__GIVEN ENTRIES__
-=-=-=-=-

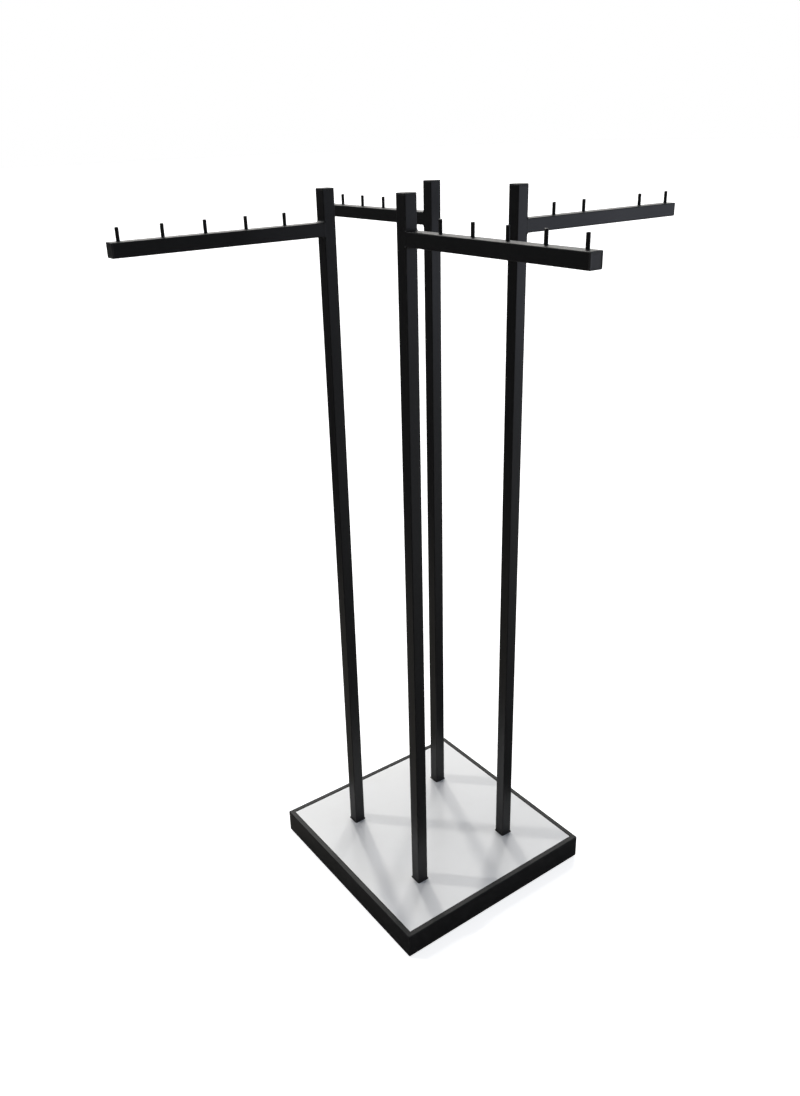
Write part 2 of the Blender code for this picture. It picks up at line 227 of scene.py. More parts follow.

-=-=-=-=-

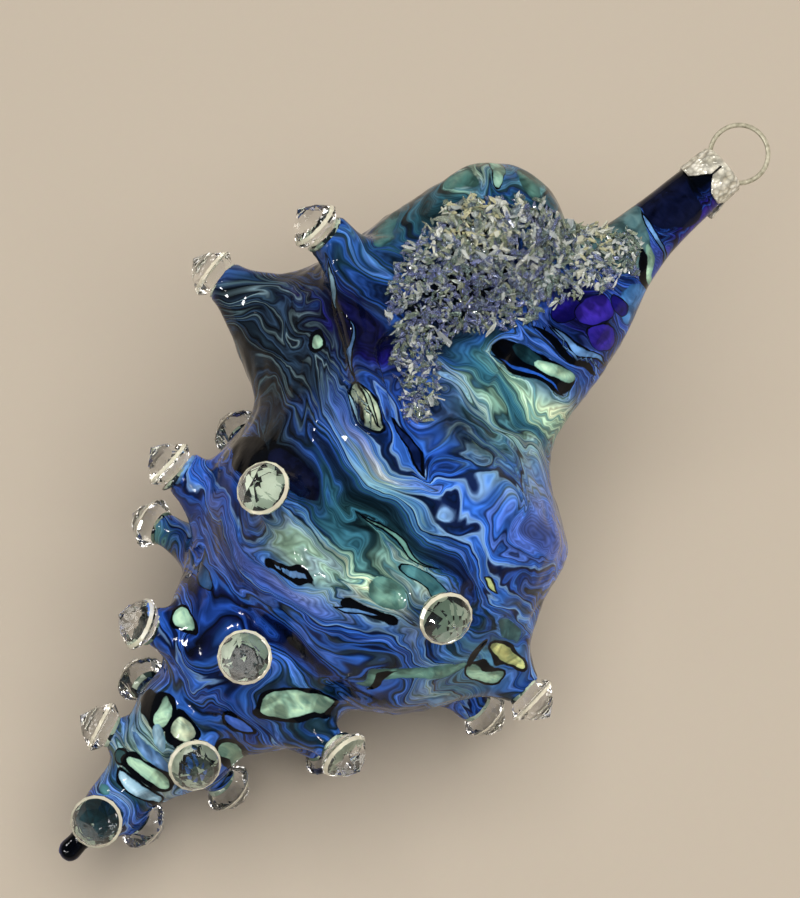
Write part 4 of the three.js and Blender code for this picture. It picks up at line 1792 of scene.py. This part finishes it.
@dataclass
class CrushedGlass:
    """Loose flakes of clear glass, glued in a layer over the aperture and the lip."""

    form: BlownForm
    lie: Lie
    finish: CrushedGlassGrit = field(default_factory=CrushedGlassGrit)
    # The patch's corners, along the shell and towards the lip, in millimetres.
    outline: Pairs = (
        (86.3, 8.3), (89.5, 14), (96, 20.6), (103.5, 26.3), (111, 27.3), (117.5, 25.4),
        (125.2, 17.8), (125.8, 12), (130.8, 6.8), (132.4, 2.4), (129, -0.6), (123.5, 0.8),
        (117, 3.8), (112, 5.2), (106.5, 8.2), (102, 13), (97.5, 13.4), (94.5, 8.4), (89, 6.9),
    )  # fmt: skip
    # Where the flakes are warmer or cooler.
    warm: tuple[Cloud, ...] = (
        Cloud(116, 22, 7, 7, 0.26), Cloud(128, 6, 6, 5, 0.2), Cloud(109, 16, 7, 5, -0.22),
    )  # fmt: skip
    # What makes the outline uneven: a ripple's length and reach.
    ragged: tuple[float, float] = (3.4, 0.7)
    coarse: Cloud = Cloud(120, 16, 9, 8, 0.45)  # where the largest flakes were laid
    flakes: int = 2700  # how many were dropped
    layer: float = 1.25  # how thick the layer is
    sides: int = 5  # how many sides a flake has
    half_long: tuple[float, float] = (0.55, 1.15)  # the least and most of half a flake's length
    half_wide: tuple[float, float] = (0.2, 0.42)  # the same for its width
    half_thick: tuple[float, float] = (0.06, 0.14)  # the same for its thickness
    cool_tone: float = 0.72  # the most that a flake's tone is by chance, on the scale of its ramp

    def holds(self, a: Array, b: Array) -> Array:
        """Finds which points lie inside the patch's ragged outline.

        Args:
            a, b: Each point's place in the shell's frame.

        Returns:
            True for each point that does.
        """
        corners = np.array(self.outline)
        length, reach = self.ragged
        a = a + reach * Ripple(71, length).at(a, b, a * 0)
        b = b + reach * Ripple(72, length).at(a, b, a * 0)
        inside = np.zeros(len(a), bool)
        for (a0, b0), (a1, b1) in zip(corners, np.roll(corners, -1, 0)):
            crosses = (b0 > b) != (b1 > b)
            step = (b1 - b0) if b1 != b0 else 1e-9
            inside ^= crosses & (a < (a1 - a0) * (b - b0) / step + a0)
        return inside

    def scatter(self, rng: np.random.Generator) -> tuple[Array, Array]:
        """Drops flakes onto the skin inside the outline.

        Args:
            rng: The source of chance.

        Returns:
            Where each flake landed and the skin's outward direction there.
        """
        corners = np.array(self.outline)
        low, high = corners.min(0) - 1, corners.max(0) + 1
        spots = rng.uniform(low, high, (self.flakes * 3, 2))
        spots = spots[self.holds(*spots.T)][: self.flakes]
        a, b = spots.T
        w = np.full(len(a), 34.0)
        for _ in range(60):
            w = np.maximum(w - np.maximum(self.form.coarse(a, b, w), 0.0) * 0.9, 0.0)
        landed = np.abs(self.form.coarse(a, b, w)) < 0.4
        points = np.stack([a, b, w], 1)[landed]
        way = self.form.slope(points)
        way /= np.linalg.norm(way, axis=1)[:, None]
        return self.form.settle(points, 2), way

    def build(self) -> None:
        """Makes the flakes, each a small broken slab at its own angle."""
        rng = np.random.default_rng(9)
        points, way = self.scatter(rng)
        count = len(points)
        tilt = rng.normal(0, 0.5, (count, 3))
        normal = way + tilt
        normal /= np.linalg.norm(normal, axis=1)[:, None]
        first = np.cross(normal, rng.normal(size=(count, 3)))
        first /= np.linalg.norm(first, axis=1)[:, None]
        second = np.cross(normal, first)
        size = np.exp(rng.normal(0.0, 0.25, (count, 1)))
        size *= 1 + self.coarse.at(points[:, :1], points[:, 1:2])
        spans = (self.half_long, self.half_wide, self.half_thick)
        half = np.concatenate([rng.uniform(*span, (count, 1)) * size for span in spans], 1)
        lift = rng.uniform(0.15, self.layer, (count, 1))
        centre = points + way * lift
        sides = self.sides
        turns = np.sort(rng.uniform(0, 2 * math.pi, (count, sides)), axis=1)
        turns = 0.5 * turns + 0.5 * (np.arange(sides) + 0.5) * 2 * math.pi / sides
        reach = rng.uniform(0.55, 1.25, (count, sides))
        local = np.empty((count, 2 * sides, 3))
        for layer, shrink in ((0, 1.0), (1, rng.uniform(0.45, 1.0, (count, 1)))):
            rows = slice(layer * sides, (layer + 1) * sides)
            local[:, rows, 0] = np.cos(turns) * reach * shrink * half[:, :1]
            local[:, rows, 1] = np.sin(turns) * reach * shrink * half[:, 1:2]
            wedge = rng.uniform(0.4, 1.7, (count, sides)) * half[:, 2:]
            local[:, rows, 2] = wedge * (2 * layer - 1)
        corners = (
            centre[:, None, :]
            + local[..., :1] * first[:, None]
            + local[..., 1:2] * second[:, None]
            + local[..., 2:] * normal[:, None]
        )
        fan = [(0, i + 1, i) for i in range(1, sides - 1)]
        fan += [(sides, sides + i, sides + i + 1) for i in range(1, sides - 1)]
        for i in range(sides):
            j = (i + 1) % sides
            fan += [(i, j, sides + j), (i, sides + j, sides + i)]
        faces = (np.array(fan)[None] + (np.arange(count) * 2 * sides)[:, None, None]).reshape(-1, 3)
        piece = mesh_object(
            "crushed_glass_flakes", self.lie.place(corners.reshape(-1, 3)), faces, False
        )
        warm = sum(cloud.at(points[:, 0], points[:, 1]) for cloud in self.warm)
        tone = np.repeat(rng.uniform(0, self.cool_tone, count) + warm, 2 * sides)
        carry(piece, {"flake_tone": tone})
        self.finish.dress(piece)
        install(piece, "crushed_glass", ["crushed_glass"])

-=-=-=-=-

__WHAT IS EXPECTED__
Report how many lines of the listing hold the string "part", giving only the number.

__CORRECT ANSWER__
2